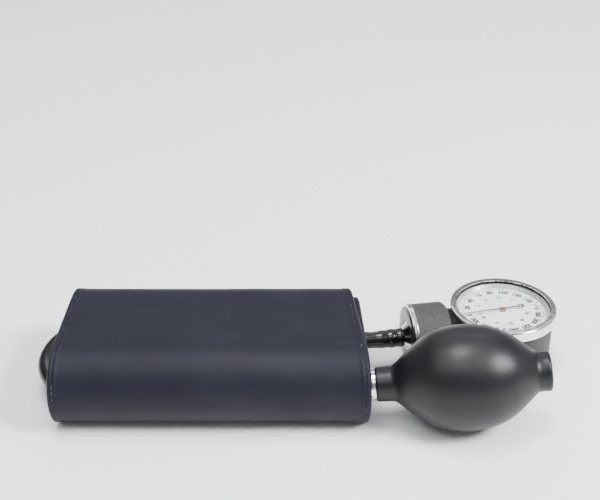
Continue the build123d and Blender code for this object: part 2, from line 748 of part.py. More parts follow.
with BuildPart() as needle:
    with BuildSketch(POINTER.offset(NEEDLE_Z)):
        with BuildLine():
            Polyline(
                (NEEDLE_TIP, -0.22),
                (NEEDLE_TIP, 0.22),
                (0.0, 0.42),
                (-NEEDLE_TAIL + 1.0, 0.34),
                (-NEEDLE_TAIL + 1.0, -0.34),
                (0.0, -0.42),
                close=True,
            )
        make_face()
        Circle(1.35)
        with Locations((-NEEDLE_TAIL, 0)):
            Circle(1.5)
            Circle(0.85, mode=Mode.SUBTRACT)
        Circle(HUB_TUBE_R + 0.02, mode=Mode.SUBTRACT)
    extrude(amount=NEEDLE_T)
save(needle, "needle")

with BuildPart() as needle_hub:
    add(ring(GAUGE, NEEDLE_Z - 0.5, NEEDLE_Z, 1.0))
    add(ring(GAUGE, NEEDLE_Z, NEEDLE_Z + NEEDLE_T, HUB_TUBE_R))
    add(ring(GAUGE, NEEDLE_Z + NEEDLE_T, NEEDLE_Z + NEEDLE_T + 0.35, 0.9))
    add(ring(GAUGE, NEEDLE_Z - 1.0, NEEDLE_Z + NEEDLE_T, ARBOR_R), mode=Mode.SUBTRACT)
save(needle_hub, "needle_hub")

with BuildPart() as dial_bush:
    add(ring(GAUGE, DIAL_TOP_Z - DIAL_T - 0.2, DIAL_TOP_Z + 0.3, 1.65, ARBOR_R + 0.1))
save(dial_bush, "dial_bush")

# ---------------------------------------------------------------- hand bulb
AXIAL = Plane(origin=BULB_CENTRE, z_dir=BULB_AXIS)
BULB_SIDE = BULB_AXIS.cross(Vector(0, 0, 1)).normalized()
BULB_SECTION = Plane(origin=BULB_CENTRE, x_dir=BULB_AXIS, z_dir=BULB_SIDE)
OUTER_PROFILE = [
    (-31.5, 8.6),
    (-26.0, 13.8),
    (-16.3, 21.0),
    (0.0, BULB_R),
    (14.3, 22.2),
    (21.5, 18.8),
    (27.5, 14.2),
    (33.0, 9.4),
]
INNER_PROFILE = [
    (-29.5, NECK_BORE),
    (-24.6, 11.3),
    (-15.6, 18.4),
    (0.0, BULB_R - 2.6),
    (13.6, 19.7),
    (20.4, 16.4),
    (26.0, 12.0),
    (30.5, NECK_BORE),
]

with BuildPart() as bulb:
    with BuildSketch(BULB_SECTION):
        with BuildLine():
            Line((BULB_LEFT_END, NECK_BORE), (BULB_LEFT_END, 7.9))
            Line((BULB_LEFT_END, 7.9), OUTER_PROFILE[0])
            Spline(*OUTER_PROFILE)
            Line(OUTER_PROFILE[-1], (BULB_RIGHT_END, 9.2))
            Line((BULB_RIGHT_END, 9.2), (BULB_RIGHT_END, NECK_BORE))
            Line((BULB_RIGHT_END, NECK_BORE), INNER_PROFILE[-1])
            Spline(*INNER_PROFILE)
            Line(INNER_PROFILE[0], (BULB_LEFT_END, NECK_BORE))
        make_face()
    revolve(axis=Axis(BULB_CENTRE, BULB_AXIS))
    right_rim = bulb.edges().filter_by(GeomType.CIRCLE).sort_by_distance(on_bulb(BULB_RIGHT_END))
    fillet([edge for edge in right_rim[:2] if edge.radius > NECK_BORE + 1], radius=1.2)
save(bulb, "bulb")

# ---------------------------------------------------------------- inlet valve, in the bulb's free end
CHAMBER_R = 3.0
BALL_R = 2.2
SEAT_HOLE_R = 1.3
SEAT_DEPTH = (BALL_R**2 - SEAT_HOLE_R**2) ** 0.5 + 0.05
INLET_OUT = BULB_RIGHT_END - 0.6
INLET_IN = 28.4
INLET_SEAT = INLET_OUT - 2.4
RETAINER_T = 1.2


def off_axis(base, spot):
    """The same plane moved sideways in itself."""
    return base.shift_origin(base.from_local_coords((*spot, 0)))


def around(radius, count):
    """Evenly spaced spots on a circle."""
    return [(radius * cos(2 * pi * k / count), radius * sin(2 * pi * k / count)) for k in range(count)]


with BuildPart() as inlet_valve_body:
    add(ring(AXIAL, INLET_IN, INLET_OUT, NECK_BORE - VALVE_FIT, SEAT_HOLE_R))
    add(ring(AXIAL, INLET_IN - 1.0, INLET_SEAT, CHAMBER_R), mode=Mode.SUBTRACT)
save(inlet_valve_body, "inlet_valve_body")

with BuildPart() as inlet_retainer:
    add(ring(AXIAL, INLET_IN, INLET_IN + RETAINER_T, CHAMBER_R - 0.03))
    for spot in around(1.7, 3):
        add(ring(off_axis(AXIAL, spot), INLET_IN - 1, INLET_IN + 3, 0.7), mode=Mode.SUBTRACT)
save(inlet_retainer, "inlet_retainer")


def ball(distance, label):
    """Check ball on the bulb's axis."""
    with BuildPart() as sphere:
        with BuildSketch(Plane(origin=on_bulb(distance), x_dir=BULB_AXIS, z_dir=BULB_SIDE)):
            with BuildLine():
                dome = CenterArc((0, 0), BALL_R, 0, 180)
                Line(dome @ 0, dome @ 1)
            make_face()
        revolve(axis=Axis(on_bulb(distance), BULB_AXIS))
    save(sphere, label)


ball(INLET_SEAT - SEAT_DEPTH, "inlet_ball")

with BuildPart() as inlet_filter:
    add(ring(AXIAL, INLET_OUT, BULB_RIGHT_END - 0.1, NECK_BORE - VALVE_FIT))
    for circle_r, count in ((1.3, 6), (2.7, 12), (4.1, 18)):
        for spot in around(circle_r, count):
            add(ring(off_axis(AXIAL, spot), INLET_OUT - 1, BULB_RIGHT_END, 0.35), mode=Mode.SUBTRACT)
save(inlet_filter, "inlet_filter")

# ---------------------------------------------------------------- release valve, between bulb and hose
OUTLET_IN = BULB_LEFT_END + 9.0
OUTLET_SEAT = OUTLET_IN - 1.5
CHAMBER_END = OUTLET_IN - 7.0
VALVE_BODY_R = 5.8
VALVE_BODY_END = -60.5
SPINDLE_AT = -52.0
BOSS_R = 4.4
BOSS_LENGTH = 9.0
SPINDLE_R = 1.5
SPINDLE_BORE_R = 1.56
KNOB_R = 5.6
KNOB_LOW = 10.0
KNOB_HIGH = 19.5
SPINDLE = Plane(origin=on_bulb(SPINDLE_AT), x_dir=BULB_AXIS, z_dir=BULB_SIDE * -1)
VALVE_AXIAL = Plane(origin=BULB_CENTRE, z_dir=BULB_AXIS * -1)

with BuildPart() as release_valve_body:
    add(ring(AXIAL, BULB_LEFT_END, OUTLET_IN, NECK_BORE - VALVE_FIT))
    add(ring(AXIAL, BULB_LEFT_END - 1.8, BULB_LEFT_END, 7.5))
    add(ring(AXIAL, VALVE_BODY_END, BULB_LEFT_END - 1.8, VALVE_BODY_R))
    with BuildSketch(AXIAL.offset(VALVE_BODY_END)):
        Circle(VALVE_BODY_R - 0.6)
    with BuildSketch(AXIAL.offset(VALVE_HOSE_END + 0.1)):
        Circle(3.4)
    loft()
    add(barbed_stem(VALVE_AXIAL, -VALVE_HOSE_END - 0.2, 12.0, (2.5, 5.5, 8.5)))
    add(ring(SPINDLE, 0.0, BOSS_LENGTH, BOSS_R))
    add(ring(AXIAL, VALVE_HOSE_END - 20, OUTLET_IN + 1, 1.1), mode=Mode.SUBTRACT)
    add(ring(AXIAL, CHAMBER_END, OUTLET_IN + 1, CHAMBER_R), mode=Mode.SUBTRACT)
    add(ring(SPINDLE, 0.0, BOSS_LENGTH + 1, SPINDLE_BORE_R), mode=Mode.SUBTRACT)
    add(ring(SPINDLE, BOSS_LENGTH - 1.6, BOSS_LENGTH + 1, 2.75), mode=Mode.SUBTRACT)
    vent = Plane(origin=SPINDLE.from_local_coords((0, 0, 4.0)), z_dir=SPINDLE.y_dir)
    add(ring(vent, 0.0, BOSS_R + 1, 0.7), mode=Mode.SUBTRACT)
save(release_valve_body, "release_valve_body")

with BuildPart() as outlet_seat:
    add(ring(AXIAL, OUTLET_SEAT, OUTLET_IN, CHAMBER_R - 0.03, SEAT_HOLE_R))
save(outlet_seat, "outlet_seat")

ball(OUTLET_SEAT - SEAT_DEPTH, "outlet_ball")

with BuildPart() as spindle_seal:
    add(ring(SPINDLE, BOSS_LENGTH - 1.5, BOSS_LENGTH - 0.1, 2.7, SPINDLE_BORE_R))
save(spindle_seal, "spindle_seal")

with BuildPart() as valve_spindle:
    add(ring(SPINDLE, 2.4, KNOB_HIGH - 2.2, SPINDLE_R))
    with BuildSketch(SPINDLE.offset(1.3)):
        Circle(0.3)
    with BuildSketch(SPINDLE.offset(2.4)):
        Circle(SPINDLE_R)
    loft()
save(valve_spindle, "valve_spindle")

KNURLS = 24

with BuildPart() as release_knob:
    add(ring(SPINDLE, KNOB_LOW, KNOB_HIGH, KNOB_R))
    fillet(release_knob.edges().filter_by(GeomType.CIRCLE), radius=0.5)
    for spot in around(KNOB_R + 0.15, KNURLS):
        add(ring(off_axis(SPINDLE, spot), KNOB_LOW + 1.2, KNOB_HIGH - 1.2, 0.42), mode=Mode.SUBTRACT)
    add(ring(SPINDLE, KNOB_LOW - 1, KNOB_HIGH - 2.0, SPINDLE_BORE_R), mode=Mode.SUBTRACT)
save(release_knob, "release_knob")
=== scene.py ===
import json
from math import cos, pi, radians, sin

import bmesh
import bpy
from mathutils import Matrix, Vector, noise


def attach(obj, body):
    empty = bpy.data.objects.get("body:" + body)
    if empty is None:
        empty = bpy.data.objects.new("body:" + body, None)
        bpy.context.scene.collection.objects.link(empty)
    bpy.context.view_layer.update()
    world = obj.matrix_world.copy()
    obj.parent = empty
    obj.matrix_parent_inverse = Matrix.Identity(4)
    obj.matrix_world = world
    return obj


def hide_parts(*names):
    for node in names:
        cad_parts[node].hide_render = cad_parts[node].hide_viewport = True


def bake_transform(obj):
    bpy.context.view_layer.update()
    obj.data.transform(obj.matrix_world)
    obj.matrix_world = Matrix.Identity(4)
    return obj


MM = 0.001
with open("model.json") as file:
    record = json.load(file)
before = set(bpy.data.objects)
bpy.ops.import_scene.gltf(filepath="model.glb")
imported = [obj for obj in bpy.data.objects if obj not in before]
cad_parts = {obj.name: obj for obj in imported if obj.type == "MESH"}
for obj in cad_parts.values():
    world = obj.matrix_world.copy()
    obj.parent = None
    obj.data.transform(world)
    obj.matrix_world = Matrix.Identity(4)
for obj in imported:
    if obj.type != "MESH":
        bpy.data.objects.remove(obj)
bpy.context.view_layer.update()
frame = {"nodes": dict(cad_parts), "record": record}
scene = bpy.context.scene
ROOT = "cuff_gauge_and_bulb"

# ---------------------------------------------------------------- camera
camera_data = bpy.data.cameras.new("camera")
camera_data.lens = 66.0
camera_data.sensor_width = 36.0
camera_data.clip_start = 0.01
camera = bpy.data.objects.new("camera", camera_data)
scene.collection.objects.link(camera)
camera.location = (-0.0069, -0.4387, 0.3200)
CAMERA_DIP = 29.1
camera.rotation_euler = (radians(90.0 - CAMERA_DIP), 0.0, 0.0)
scene.camera = camera


# ---------------------------------------------------------------- small helpers
def link(name, data):
    """Put new data in the scene as an object."""
    piece = bpy.data.objects.new(name, data)
    scene.collection.objects.link(piece)
    return piece


def mesh_piece(name, points, faces, smooth=True):
    """Mesh object from points in millimetres."""
    mesh = bpy.data.meshes.new(name)
    mesh.from_pydata([[c * MM for c in p] for p in points], [], faces)
    mesh.polygons.foreach_set("use_smooth", [smooth] * len(mesh.polygons))
    mesh.update()
    return link(name, mesh)


def close_normals(piece):
    """Make every face of a closed piece look outwards."""
    work = bmesh.new()
    work.from_mesh(piece.data)
    bmesh.ops.recalc_face_normals(work, faces=work.faces)
    work.to_mesh(piece.data)
    work.free()


# ---------------------------------------------------------------- materials
# ridges that a wave texture makes in a metre at a scale of 1
WAVES_PER_METRE = 3.1831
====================
### PROBLEM DETAILS
Print the lines from the line with "for spot in around(KNOB_R" to the line with "if empty is" exactly, and print nothing else. Both of those lines are included.

### EXERCISE OUTPUT
    for spot in around(KNOB_R + 0.15, KNURLS):
        add(ring(off_axis(SPINDLE, spot), KNOB_LOW + 1.2, KNOB_HIGH - 1.2, 0.42), mode=Mode.SUBTRACT)
    add(ring(SPINDLE, KNOB_LOW - 1, KNOB_HIGH - 2.0, SPINDLE_BORE_R), mode=Mode.SUBTRACT)
save(release_knob, "release_knob")
=== scene.py ===
import json
from math import cos, pi, radians, sin

import bmesh
import bpy
from mathutils import Matrix, Vector, noise


def attach(obj, body):
    empty = bpy.data.objects.get("body:" + body)
    if empty is None:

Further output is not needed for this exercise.